We hiked along narrow pathways that have been hacked into the mountainside and eventually came out to the original site of the Temple…
I had hoped that there would be a lot more to see than there was… Only one wall of what must have been an impressive structure, was left standing by the Spanish, who tore the temple down and pushed many of the large carved blocks of granite that made up the other walls, down into the valley below…
(Cue the words: (“The Bastards…!!”)
Each time the guide mentioned something the Spaniards had destroyed or torn down, I said this word loudly, much to the amusement of all my fellow tourists…
Except for the Spanish couple, who didn’t find it funny at all…!!
Our guide then turned and asked us to look at the mountain opposite where we were standing… He pointed out the outline of face that looked remarkably like that of an Inca, and told us that this was one of the reasons that Ollaytantambo was built here in this valley…

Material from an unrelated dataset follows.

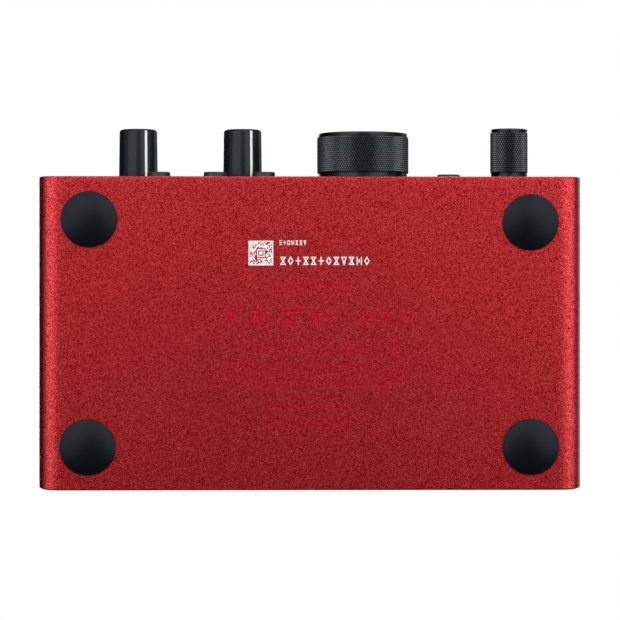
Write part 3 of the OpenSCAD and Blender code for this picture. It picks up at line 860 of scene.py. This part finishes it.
# %% Faint red marks
ink = Drawing(on_underside)
for x0, x1, y in ((-23, -18.5, 32.6), (-11, 13, 35.6), (-14, 15, 38.4)):
    ink.fine_row(x0, x1, y, 0.9)
for kind, x, width in (("diamond", -28.8, 5.2), ("box", -19.4, 5.0), ("glass", -9.4, 5.6),
                       ("rungs", 5.6, 4.2), ("cross", 16.3, 5.4), ("wedge", 23.4, 3.2)):
    ink.mark(kind, x, 43.4, width, 5.6, 0.75)
ink.disc(-26.2, 46.2, 1.1)
ink.mark("rungs", -18.1, 45.0, 2.4, 2.6, 0.5)
ink.ring(2.2, 46.2, 2.6, 0.75)
ink.disc(2.2, 46.2, 1.0)
ink.ring(28.6, 46.2, 2.4, 0.75, start=-90, sweep=180)
for y in (54.6, 56.7, 58.8):
    ink.fine_row(-19.5, 7.0, y, 0.85)
    ink.fine_row(9.4, 23.8, y, 0.85)
ink.mark("box", 26.6, 54.4, 3.2, 5.2, 0.7)
for y in (62.0, 63.9, 65.8, 67.8):
    ink.fine_row(-29.2, 19.5, y, 0.8)
ink.ring(24.4, 66.6, 2.4, 0.8)
ink.mark("posts", 27.3, 64.2, 2.8, 4.8, 0.7)
ink.fine_row(-8.5, 9.0, 73.1, 1.0)
ink.fine_row(-14.5, 14.4, 76.0, 1.1)
ink.marks(-14.6, 79.5, 4.6, 6, 4.95, 0.7)
red = ink.done("red_gloss_print", "case_red", print_red)
print("red print faces", len(red.data.polygons))

# %% [markdown]
# The two black ends carry a few plain pale marks: a ring of ticks round the output knob and round
# the headphone knob, one dot for the first input and two for the second, and a short mark by each
# other socket. They are placed from the boxes of the pieces that they belong to.

# %% Marks on the two ends
def middle_of(node):
    low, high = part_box(node)
    return (low[0] + high[0]) / 2 / MM, (low[2] + high[2]) / 2 / MM


panel_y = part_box("front_panel")[0][1]


def on_front(x, z, lift):
    return (x * MM, panel_y + lift, z * MM)


def on_rear(x, z, lift):
    inset = 1 * MM * math.hypot(1, lean)
    return (x * MM, rear_foot - (z * MM - under_z) * lean - inset + lift, z * MM)


def dots(ink, node, below, count):
    x, z = middle_of(node)
    for i in range(count):
        ink.disc(x + (i - (count - 1) / 2) * 1.8, z - below, 0.45)


def ticks(ink, node, inner, outer, count):
    x, z = middle_of(node)
    for i in range(count):
        a = math.radians(-150 + 300 * i / (count - 1))
        ink.stroke(x + inner * math.sin(a), z + inner * math.cos(a),
                   x + outer * math.sin(a), z + outer * math.cos(a), 0.3)


ink = Drawing(on_front)
ticks(ink, "output_knob", 18.4, 19.3, 11)
ticks(ink, "headphone_knob", 7.9, 8.6, 11)
for number in (1, 2):
    dots(ink, f"input_jack_{number}", 10.5, number)
x, z = middle_of("headphone_jack")
ink.ring(x - 10.6, z, 1.3, 0.3, start=0, sweep=180)
ink.bar(x - 11.95, z - 0.9, 0.6, 1.1)
ink.bar(x - 9.85, z - 0.9, 0.6, 1.1)
front_marks = ink.done("front_marks", "front_black", print_white)
ink = Drawing(on_rear)
for number in (1, 2):
    dots(ink, f"xlr_insert_{number}", 15.5, number)
for node in ("line_jack_left", "line_jack_right"):
    x, z = middle_of(node)
    ink.mark("posts" if node.endswith("left") else "box", x - 0.8, z - 12.5, 1.6, 1.6, 0.3)
low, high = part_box("usb_sockets")
for share in (0.2, 0.8):
    x = (low[0] + (high[0] - low[0]) * share) / MM
    ink.mark("diamond", x - 0.9, low[2] / MM - 4.2, 1.8, 1.8, 0.3)
rear_marks = ink.done("rear_marks", "rear_black", print_white)
print("end marks", len(front_marks.data.polygons), len(rear_marks.data.polygons))

# %% [markdown]
# The room is a pale one. Because the object is seen from below, the floor is far beneath it,
# behind the viewer, and only the white of the room is above. The floor is pale to the viewer and
# dim to the object, because a polished underside would mirror it: a Light Path node tells the two
# apart.

# %% Floor
def plane(name, size, z, material):
    bm = bmesh.new()
    half = size / 2
    bm.faces.new([bm.verts.new((sx * half, sy * half, z))
                  for sx, sy in ((-1, -1), (1, -1), (1, 1), (-1, 1))])
    mesh = bpy.data.meshes.new(name)
    bm.to_mesh(mesh)
    bm.free()
    made = bpy.data.objects.new(name, mesh)
    mesh.materials.append(material)
    bpy.context.scene.collection.objects.link(made)
    return made


def pale_floor():
    finish = Finish("pale_floor")
    finish.set(Base_Color=(0.30, 0.30, 0.30), Roughness=0.6)
    seen = finish.node("ShaderNodeLightPath", {}, {}, "Is Camera Ray")
    shade = finish.noise(0.8, 2)
    shown = finish.node("ShaderNodeEmission", {}, {
        "Color": finish.blend(shade, (0.74, 0.74, 0.75), (0.80, 0.80, 0.80))})
    mixed = finish.node("ShaderNodeMixShader", {}, {
        0: seen, 1: Wire(finish, finish.surface.outputs[0]), 2: shown})
    finish.tree.links.new(mixed.socket, finish.tree.nodes["Material Output"].inputs["Surface"])
    return finish.material


floor_size = 12
floor_z = -1.7
plane("floor", floor_size, floor_z, pale_floor())
print("floor at", floor_z, "m")

# %% [markdown]
# A flat satin underside shows whatever lies round the viewer, so the lights are wide and soft. Two
# panels stand to the left and right of the viewer: they fill the underside, and draw the bright
# bands along its side edges. A weaker one stands towards the front. Two walls and a rim light shape
# the rounded sides, and the last three serve the views from above. All of them aim at the object,
# and a row of numbers for each is easier to balance than nine lamps in nine places of the script.

# %% Lights
# For each light: its place in metres, its two sizes in metres, and its power in watts
lights = {
    "left_panel": ((-0.58, -0.35, -0.82), (1.4, 0.88), 7.4),
    "right_panel": ((0.60, -0.35, -0.82), (1.4, 0.88), 7.9),
    "front_panel_light": ((0.0, -0.60, -0.81), (1.2, 1.0), 2.2),
    "left_wall": ((-1.10, -0.20, -0.35), (1.6, 0.8), 1.8),
    "right_wall": ((1.10, -0.20, -0.35), (1.6, 0.8), 2.3),
    "right_rim": ((0.80, -0.10, 0.60), (1.0, 0.3), 1.0),
    "over_head": ((0.0, -0.2, 1.6), (1.2, 0.9), 14),
    "over_front": ((0.3, -1.5, 0.8), (1.0, 2.4), 9),
    "over_rear": ((-0.3, 1.5, 0.8), (1.0, 2.4), 9),
}


def soft_light(name, place, size, power):
    lamp = bpy.data.lights.new(name, "AREA")
    lamp.shape = "RECTANGLE"
    lamp.size, lamp.size_y = size
    lamp.energy = power
    made = bpy.data.objects.new(name, lamp)
    made.location = place
    made.rotation_euler = (Vector() - Vector(place)).to_track_quat("-Z", "Y").to_euler()
    bpy.context.scene.collection.objects.link(made)


for name, (place, size, power) in lights.items():
    soft_light(name, place, size, power)
print("lights", len(lights))

# %% [markdown]
# The world is white where the viewer looks past the object, and almost black to the object itself,
# so that the lamps alone shape it. A white sheet behind the object could do the same, but it would
# show in every other view.

# %% World
def set_world(for_object, for_viewer):
    world = bpy.data.worlds.new("room")
    bpy.context.scene.world = world
    world.use_nodes = True
    tree = world.node_tree
    sky = tree.nodes["Background"]
    path = tree.nodes.new("ShaderNodeLightPath")
    level = tree.nodes.new("ShaderNodeMapRange")
    level.inputs["To Min"].default_value = for_object
    level.inputs["To Max"].default_value = for_viewer
    tree.links.new(path.outputs["Is Camera Ray"], level.inputs["Value"])
    tree.links.new(level.outputs["Result"], sky.inputs["Strength"])
    sky.inputs["Color"].default_value = (1, 1, 1, 1)
    bpy.context.scene.view_settings.view_transform = "Standard"


set_world(0.035, 1.0)
print("world", bpy.context.scene.world.name)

Another face on the mountainside... This one is of a grumpy looking guy, who is said to have been watching over the Incas toiling away in the fields below... He was there to remind them not be lazy, and to keep the storage rooms behind him, full of grain and other crops, for the harsh winter months...!!
By the time we had stumbled back down the mountain and boarded the bus, it was already dark…
I was looking forward to getting back to Cuzco and having a hot shower… Most of the passengers fell asleep as we took the road back through the mountains…
But out tour wasn’t over yet…!!
We stopped in the little village of Chinchero, in what seemed the dead of night…!! Our guide woke everybody up and informed us that we were now at our last stop for the day… More groans from the sleepy occupants of the bus…!! Most of us had had more than enough cultural visits for the day…!!
But a pleasant surprise awaited us… We were gathered together in a large circle, and presented with tea made from Coco leaves, which got many of us perked up real quick…!1
Then a young girl began explaining how they used all manner of natural plants and insects to make the various colours used to dye the woolen products they knitted and sewed..
We were also shown how the tapestries and carpets were woven by hand on a very simple loom…

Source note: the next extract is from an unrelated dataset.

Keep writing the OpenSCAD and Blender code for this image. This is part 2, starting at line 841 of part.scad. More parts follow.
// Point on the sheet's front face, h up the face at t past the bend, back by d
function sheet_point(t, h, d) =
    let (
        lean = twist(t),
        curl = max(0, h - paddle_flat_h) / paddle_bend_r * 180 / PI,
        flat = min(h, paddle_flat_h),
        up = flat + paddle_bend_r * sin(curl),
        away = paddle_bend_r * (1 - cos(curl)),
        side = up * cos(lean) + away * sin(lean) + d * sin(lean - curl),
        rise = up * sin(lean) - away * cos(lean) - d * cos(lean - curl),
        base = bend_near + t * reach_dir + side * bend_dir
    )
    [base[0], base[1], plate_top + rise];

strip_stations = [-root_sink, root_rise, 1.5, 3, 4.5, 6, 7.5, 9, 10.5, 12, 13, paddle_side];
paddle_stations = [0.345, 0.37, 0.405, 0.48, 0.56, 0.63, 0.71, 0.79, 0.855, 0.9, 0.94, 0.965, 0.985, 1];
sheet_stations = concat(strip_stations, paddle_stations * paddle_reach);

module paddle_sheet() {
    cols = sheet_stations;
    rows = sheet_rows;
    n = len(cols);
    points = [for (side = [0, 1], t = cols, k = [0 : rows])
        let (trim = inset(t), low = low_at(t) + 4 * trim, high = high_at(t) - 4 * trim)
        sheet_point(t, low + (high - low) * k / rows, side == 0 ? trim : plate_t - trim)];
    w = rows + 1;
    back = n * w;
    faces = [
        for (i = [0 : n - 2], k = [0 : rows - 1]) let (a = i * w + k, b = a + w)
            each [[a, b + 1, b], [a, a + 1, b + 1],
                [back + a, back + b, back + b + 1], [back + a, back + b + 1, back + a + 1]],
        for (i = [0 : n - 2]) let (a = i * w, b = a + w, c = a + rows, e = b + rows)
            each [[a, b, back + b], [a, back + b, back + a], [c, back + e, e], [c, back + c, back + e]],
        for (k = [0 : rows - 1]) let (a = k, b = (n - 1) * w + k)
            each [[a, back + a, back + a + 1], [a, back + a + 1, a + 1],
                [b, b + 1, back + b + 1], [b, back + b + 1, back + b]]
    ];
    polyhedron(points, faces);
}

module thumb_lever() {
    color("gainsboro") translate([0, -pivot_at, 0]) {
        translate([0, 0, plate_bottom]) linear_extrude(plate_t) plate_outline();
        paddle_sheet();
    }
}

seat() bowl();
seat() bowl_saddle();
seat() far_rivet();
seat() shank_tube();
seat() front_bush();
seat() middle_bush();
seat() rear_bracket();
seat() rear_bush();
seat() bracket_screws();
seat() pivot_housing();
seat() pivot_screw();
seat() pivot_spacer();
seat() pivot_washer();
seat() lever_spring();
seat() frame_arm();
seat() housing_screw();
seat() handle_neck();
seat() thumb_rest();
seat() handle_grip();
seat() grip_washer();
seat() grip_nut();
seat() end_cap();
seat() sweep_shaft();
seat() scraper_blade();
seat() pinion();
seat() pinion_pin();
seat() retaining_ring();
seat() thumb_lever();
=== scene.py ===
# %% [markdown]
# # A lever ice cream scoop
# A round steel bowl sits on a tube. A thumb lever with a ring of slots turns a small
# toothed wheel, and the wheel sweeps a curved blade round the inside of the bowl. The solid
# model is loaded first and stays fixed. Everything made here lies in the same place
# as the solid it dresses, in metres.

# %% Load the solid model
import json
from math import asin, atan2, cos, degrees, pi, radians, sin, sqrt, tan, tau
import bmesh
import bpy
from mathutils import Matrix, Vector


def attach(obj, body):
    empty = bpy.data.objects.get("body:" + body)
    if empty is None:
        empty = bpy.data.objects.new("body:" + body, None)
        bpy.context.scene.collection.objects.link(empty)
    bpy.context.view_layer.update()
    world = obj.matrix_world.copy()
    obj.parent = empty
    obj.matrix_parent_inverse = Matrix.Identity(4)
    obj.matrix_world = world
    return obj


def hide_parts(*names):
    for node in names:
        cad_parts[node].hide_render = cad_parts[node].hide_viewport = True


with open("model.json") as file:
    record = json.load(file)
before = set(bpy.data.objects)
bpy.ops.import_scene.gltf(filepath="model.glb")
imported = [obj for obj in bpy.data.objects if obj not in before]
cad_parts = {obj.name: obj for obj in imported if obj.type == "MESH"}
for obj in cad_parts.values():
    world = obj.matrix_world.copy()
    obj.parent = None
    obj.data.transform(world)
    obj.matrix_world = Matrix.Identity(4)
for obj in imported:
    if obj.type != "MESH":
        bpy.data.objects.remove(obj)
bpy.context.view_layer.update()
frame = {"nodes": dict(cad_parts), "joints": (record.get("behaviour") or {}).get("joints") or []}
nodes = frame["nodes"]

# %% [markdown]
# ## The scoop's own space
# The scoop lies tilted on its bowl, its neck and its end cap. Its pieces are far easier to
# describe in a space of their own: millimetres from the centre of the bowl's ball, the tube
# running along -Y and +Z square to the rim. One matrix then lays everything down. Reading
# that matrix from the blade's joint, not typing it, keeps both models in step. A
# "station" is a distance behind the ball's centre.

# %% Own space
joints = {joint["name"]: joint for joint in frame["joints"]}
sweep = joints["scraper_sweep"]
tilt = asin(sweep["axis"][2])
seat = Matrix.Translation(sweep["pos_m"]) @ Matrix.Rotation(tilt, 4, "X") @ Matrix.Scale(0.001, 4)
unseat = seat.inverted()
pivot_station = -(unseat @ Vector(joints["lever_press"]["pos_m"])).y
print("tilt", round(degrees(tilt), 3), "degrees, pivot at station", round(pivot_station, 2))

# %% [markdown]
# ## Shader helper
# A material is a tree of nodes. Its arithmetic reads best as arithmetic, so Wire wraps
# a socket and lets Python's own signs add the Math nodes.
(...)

Traditional methods of dying material are still used to this day in many parts of Peru... The red colour came from a juicy worm that feeds on Cacti...!!

Her hands moved so fast, I could hardly make out what she was doing...!! Such complicated patterns made with such a simple loom...!!

"Okay, Bucko...!! If we don't leave for Cuzco in the next few minutes, I might just wring your neck...!!" ....After a long day traveling in a bus, and tramping up and down steep mountains, GB gives the guide some sound advice...!!
We arrived back in Cuzco over an hour later, to the accompaniment of a chorus of loud snores coming from the back of the bus…
It had been a very long day, and I was only too happy to see the Casa Grande Hostal again…
The manager greeted me with a broad smile as I staggered through the glass doors, and reminded me that I was due to be collected at 8.00 am the following morning for the next tour I had booked…!!
“What…?? I booked another tour…?? What have you been putting in that tea you serve every morning…??”
I canceled the tour to the Salt Mine and some other place I forget the name of, explaining that I had had my fill of buses and would not be contemplating setting foot in another for some time to come…
As I walked into the courtyard, I saw that there was another bike parked next to the Big Fella…
“I see you have company…!!” I said, as I walked past him to my room… “Find out where he has come from and what the roads were like… We’ll catch up in the morning…!!”
I went to bed planning for a few days of rest before I made my next ride…
©GBWT 2012









You sure get around Bro. Loved this post. I would have been right up there beside your fellow bus tourists buying all the “dust collectors”, jewellery and of course handbags and poncho’s. They are such a colourful nation. Once again your photographs are great.
Would have been tough on a bus for sio long but at least you got to see a lot. Enjoy the rest.
Thanks for sharing the fantastic photos.I cannot belive what I have missed contstantly traveling to Europe.South America here I come.